Dataset excerpt:
>> START

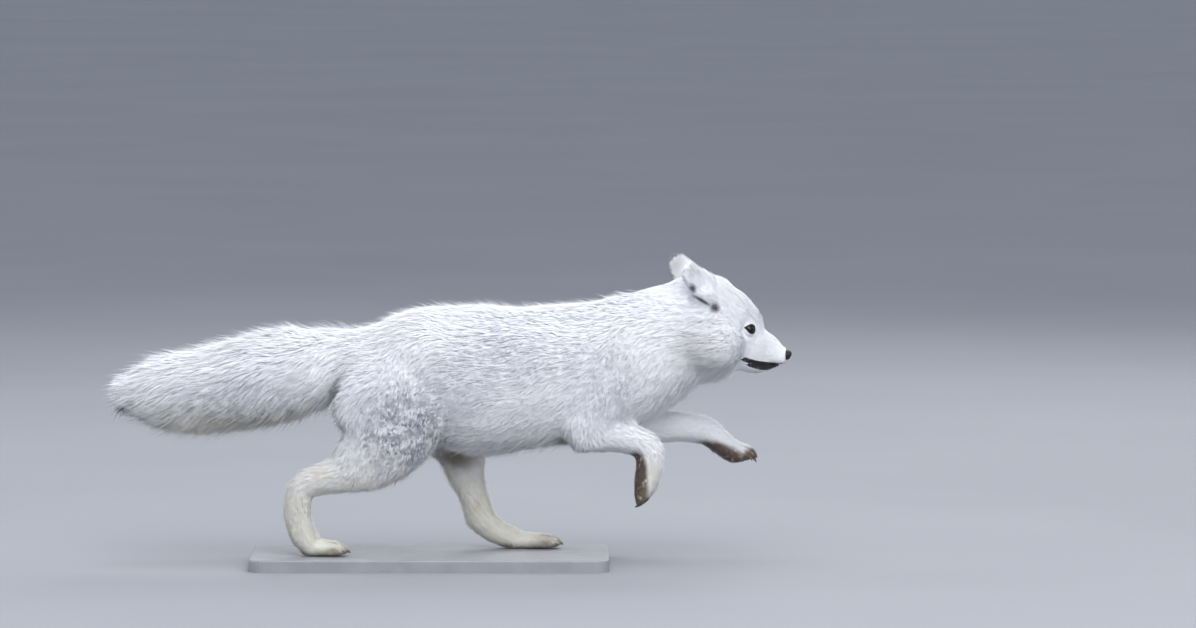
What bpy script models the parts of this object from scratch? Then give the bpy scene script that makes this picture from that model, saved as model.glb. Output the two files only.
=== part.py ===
"""A life-size arctic fox at a gallop, with both hind feet down, on a flat display stand.

The fox faces +X, its left side is +Y, and Z runs up from the underside of the stand.
Its solids give the outline of the coat. The body is modelled whole, from lofts and
ellipsoids that are fused and smoothed, and is then parted by thin cuts into the
pieces that a person would name. Heights in the tables are measured from the top of
the stand, and lengths are in metres.
"""

import math
from collections import namedtuple

import bmesh
import bpy
from mathutils import Matrix, Vector

# Display stand
STAND_LENGTH = 0.430
STAND_WIDTH = 0.210
STAND_HEIGHT = 0.015
STAND_CORNER = 0.018
STAND_EDGE = 0.002

# The fine gap between neighbouring pieces
GAP = 0.0003

# How far the round ends of a loft reach, as a share of its thinner half size
DOME_REACH = 0.8

# Fineness of the fused body, and where its coat is short and hides less of the form
FUSE_VOXEL = 0.0030
FINE_ROUNDS = 3
SOFT_ROUNDS = 18
SHORT_BLEND = 0.020
FACE_STARTS = 0.364
PAWS_AHEAD = 0.225
HIND_FEET_BELOW = 0.045
PAWS_BELOW = 0.120
BODY_TRIANGLES = 3350

# Head, in its own frame: u forwards along the muzzle, v to the fox's left, w up
HEAD_ORIGIN = (0.342, 0.010, 0.294)
HEAD_PITCH = math.radians(14.0)
HEAD_YAW = math.radians(11.0)
EYE_CENTRE = (0.0385, 0.0240, -0.0130)
EYE_RADIUS = 0.0085
NOSE_CENTRE = (0.0990, 0.0, -0.0355)
NOSE_RADII = (0.0075, 0.0085, 0.0075)

# The open mouth: a wedge from its corner to the front, as u and w, and its height there
MOUTH_CORNER = (0.037, -0.0515)
MOUTH_FRONT = (0.112, -0.0490)
MOUTH_OPEN = 0.0080
MOUTH_HALF_WIDTH = 0.0330
JAW_BACK = 0.0400
JAW_DEPTH = 0.060

# The left ear, in the head's frame: its base and tip, the way its hollow faces, and
# its sections as the share of its length, half thickness and half width
EAR_BASE = (-0.012, 0.034, 0.008)
EAR_TIP = (-0.0555, 0.046, 0.0500)
EAR_FACES = (0.25, 0.95, 0.15)
EAR_SECTIONS = [
    (0.00, 0.0110, 0.0160),
    (0.30, 0.0100, 0.0195),
    (0.60, 0.0080, 0.0180),
    (0.85, 0.0052, 0.0120),
]
EAR_HOLLOW_CENTRE = (0.52, 0.0125)
EAR_HOLLOW_RADII = (0.0240, 0.0135, 0.0110)

# A section across a limb, the trunk or the head: its centre, its half thickness in
# the plane of the limb, its half width, and how much narrower its top is
Section = namedtuple("Section", "x y z thick wide taper", defaults=(0.0,))

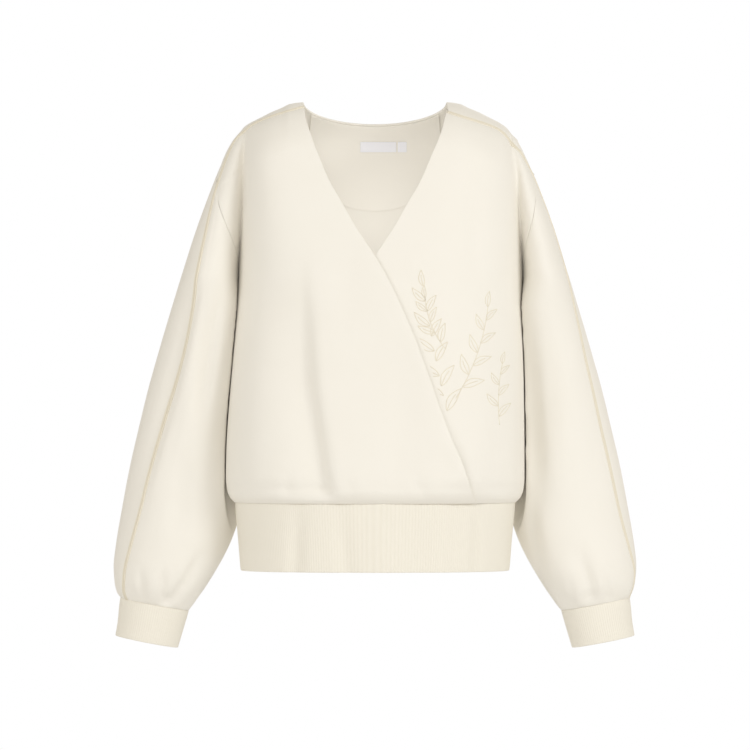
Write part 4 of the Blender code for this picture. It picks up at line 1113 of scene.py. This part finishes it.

>> END

Work instructions: Restate the data above exactly, keeping each word as it stands.

Task result:
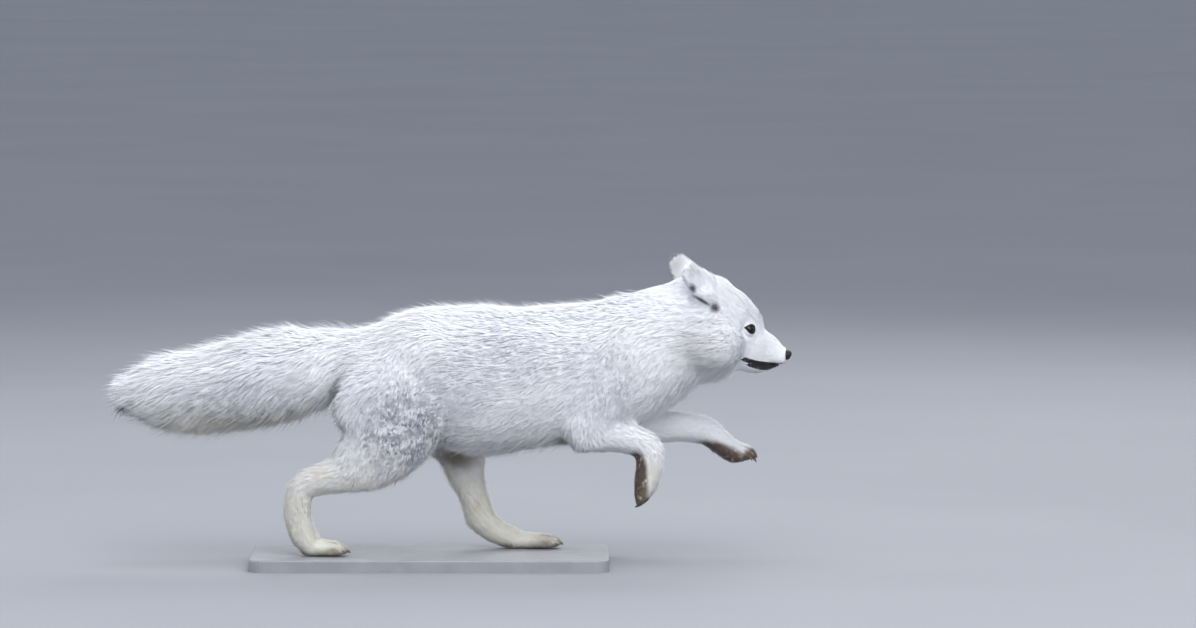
What bpy script models the parts of this object from scratch? Then give the bpy scene script that makes this picture from that model, saved as model.glb. Output the two files only.
=== part.py ===
"""A life-size arctic fox at a gallop, with both hind feet down, on a flat display stand.

The fox faces +X, its left side is +Y, and Z runs up from the underside of the stand.
Its solids give the outline of the coat. The body is modelled whole, from lofts and
ellipsoids that are fused and smoothed, and is then parted by thin cuts into the
pieces that a person would name. Heights in the tables are measured from the top of
the stand, and lengths are in metres.
"""

import math
from collections import namedtuple

import bmesh
import bpy
from mathutils import Matrix, Vector

# Display stand
STAND_LENGTH = 0.430
STAND_WIDTH = 0.210
STAND_HEIGHT = 0.015
STAND_CORNER = 0.018
STAND_EDGE = 0.002

# The fine gap between neighbouring pieces
GAP = 0.0003

# How far the round ends of a loft reach, as a share of its thinner half size
DOME_REACH = 0.8

# Fineness of the fused body, and where its coat is short and hides less of the form
FUSE_VOXEL = 0.0030
FINE_ROUNDS = 3
SOFT_ROUNDS = 18
SHORT_BLEND = 0.020
FACE_STARTS = 0.364
PAWS_AHEAD = 0.225
HIND_FEET_BELOW = 0.045
PAWS_BELOW = 0.120
BODY_TRIANGLES = 3350

# Head, in its own frame: u forwards along the muzzle, v to the fox's left, w up
HEAD_ORIGIN = (0.342, 0.010, 0.294)
HEAD_PITCH = math.radians(14.0)
HEAD_YAW = math.radians(11.0)
EYE_CENTRE = (0.0385, 0.0240, -0.0130)
EYE_RADIUS = 0.0085
NOSE_CENTRE = (0.0990, 0.0, -0.0355)
NOSE_RADII = (0.0075, 0.0085, 0.0075)

# The open mouth: a wedge from its corner to the front, as u and w, and its height there
MOUTH_CORNER = (0.037, -0.0515)
MOUTH_FRONT = (0.112, -0.0490)
MOUTH_OPEN = 0.0080
MOUTH_HALF_WIDTH = 0.0330
JAW_BACK = 0.0400
JAW_DEPTH = 0.060

# The left ear, in the head's frame: its base and tip, the way its hollow faces, and
# its sections as the share of its length, half thickness and half width
EAR_BASE = (-0.012, 0.034, 0.008)
EAR_TIP = (-0.0555, 0.046, 0.0500)
EAR_FACES = (0.25, 0.95, 0.15)
EAR_SECTIONS = [
    (0.00, 0.0110, 0.0160),
    (0.30, 0.0100, 0.0195),
    (0.60, 0.0080, 0.0180),
    (0.85, 0.0052, 0.0120),
]
EAR_HOLLOW_CENTRE = (0.52, 0.0125)
EAR_HOLLOW_RADII = (0.0240, 0.0135, 0.0110)

# A section across a limb, the trunk or the head: its centre, its half thickness in
# the plane of the limb, its half width, and how much narrower its top is
Section = namedtuple("Section", "x y z thick wide taper", defaults=(0.0,))

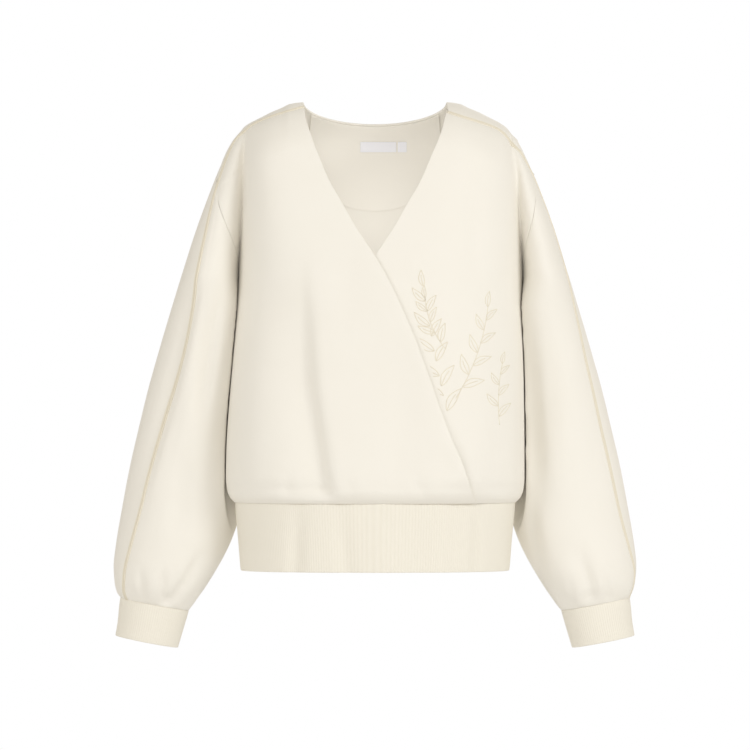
Write part 4 of the Blender code for this picture. It picks up at line 1113 of scene.py. This part finishes it.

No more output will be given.